Highlighting potential concurrency bugs

Posted by Francois Berder on Saturday, February 19, 2022

Running buggy firmware

I recently found myself in the position of debugging a firmware written in C. This firmware was running on a ARM Cortex-M4 with a fair amount of flash and RAM for a microcontroller. The source code amounted to around 10000 lines of code. The firmware relied on FreeRTOS and spawned around a dozen of tasks after initialization. It was also spawning a few more tasks from time to time that ran for short durations. With such amount of tasks, inter-task communication was a challenge and lots of locks were used, especially around shared resources.

During my first encounter with this firmware, it was mostly stable but strange bugs would appear such as corrupt data in ring buffers for no obvious reasons which would then cause other parts of the code to fail. It was really frustrating: the firmware was running fine most of the time but would then fail from time to time. To its credits, the code handled well bad situations and was often able to recover, yet this is not satisfactory.

How to find these bugs ?

I carefully analyzed the code manually and found a few bugs but I also looked for tools that could find any remaining bugs. I ended up using the following static analysis tools:

cppcheck is very simple to run on any project. You only need to give preprocessor symbols, include paths and source directory to analyze the source code. It is not very powerful but it is fast.

CodeChecker is a wrapper around clang static analyzer. It is slightly more complex to run as we first need to create the compilation database, then analyze the code. Fortunately, the documentation is good and commands are not too complex. Analysis takes more time than cppcheck though.

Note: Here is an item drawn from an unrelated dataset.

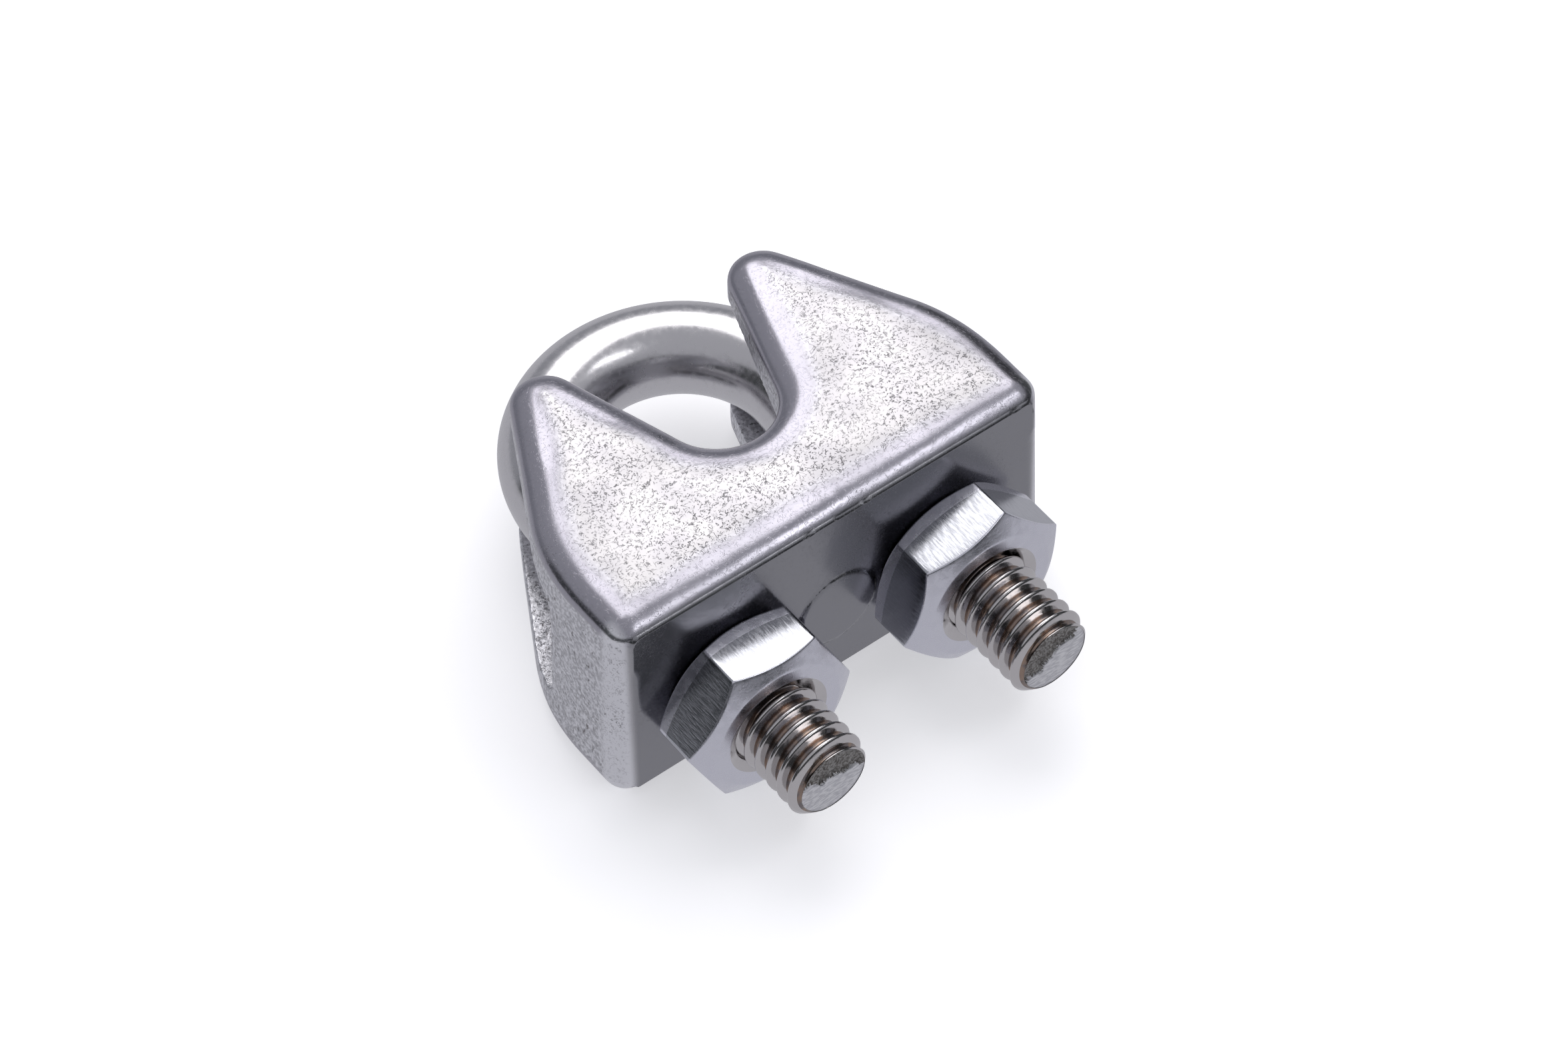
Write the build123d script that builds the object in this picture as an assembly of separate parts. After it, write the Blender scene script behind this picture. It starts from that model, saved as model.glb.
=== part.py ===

It is interesting to run different static analyzer on the same project because they report different warnings and errors. In my case, the project was not too large so it was possible to go through everything reported by static analysis tools. This is why, on small and medium size project, I think it is better to have too many false positive than nothing at all. In the end, it was a net positive to spend some time using these tools as I was able to find critical bugs such as several buffer overflows. However, even to this day, I am still not sure that this firmware is bug free despite spending several months fixing bugs.

Detecting concurrency bugs

Concurrency bugs can only occur if the same piece of memory is used by more than one thread. Let’s assume we have two threads: A and B. If a variable is only used by thread A, then mo concurrency bug can occur and all reads and writes are safe. If a variable is used by threads A and B, then there is a risk of a bug everywhere we use this variable.

shared variables

cppcheck and CodeChecker cannot find all bugs, especially concurrency bugs. Some tools already exist to ensure thread safety but they do not target small microcontrollers running a RTOS. On top of that, I did not have access to the hardware for a long time and could not run the firmware. Hence, any analyzer using runtime information to detect bugs were useless to me. I felt that there was a real lack of tools to detect concurrency bugs. Most of the literature focus on how to avoid bugs in the first place but, in my experience, bugs do occur regardless.

This was my main motivation for writing a tool that can detect concurrency bugs. It works by identifying all variables used by more than one task. Then, it warns the user of all occurrences in the code of those shared variables. It is up to the user to manually triage the output of this tool to determine if each warning is a bug or not. I think this approach is viable because the flash size on microcontrollers limits the firmware size. Hence, I do not expect this tool to run on large code base.

How do we find shared variables ?

The algorithm is quite simple:

  1. List all global variables
  2. Build call graph for all tasks
  3. For each global variable: check if it is present in the call graph of each task.

If a global variable is present in more than one call graph, then it is shared.

This is not too difficult to implement but it requires on using a parser for the C language. There are several options: cflow or sparse.

Reducing false positives

Once we have a list of global shared variables, we can start trying to cut down this list to eliminate obvious false positives. For instance, if a variable is only used in thread-safe functions, then no concurrency bug can occur. This is a common case for data structures such as queues or ring buffers. FreeRTOS provides such an API for queues.

Note that this tool does not take into account locks because it is not easy to determine for each statement whether a lock is acquired or not. To keep this tool simple, I chose to ignore locks.

Current implementation

This is still a work in progress. To get quick results, I wrote the logic in Python and relied heavily on existing programs. I am using cflow to build the call graph for each task. To find global variables, I modified a little bit smatch by creating a new check that analyses each expression and writes its results in an external file in JSON format. I have not published yet my work.

I am thinking about rewriting everything in C using only sparse. It would make a lot easier to distribute this tool but while I am still in an exploratory phase but this is not my priority.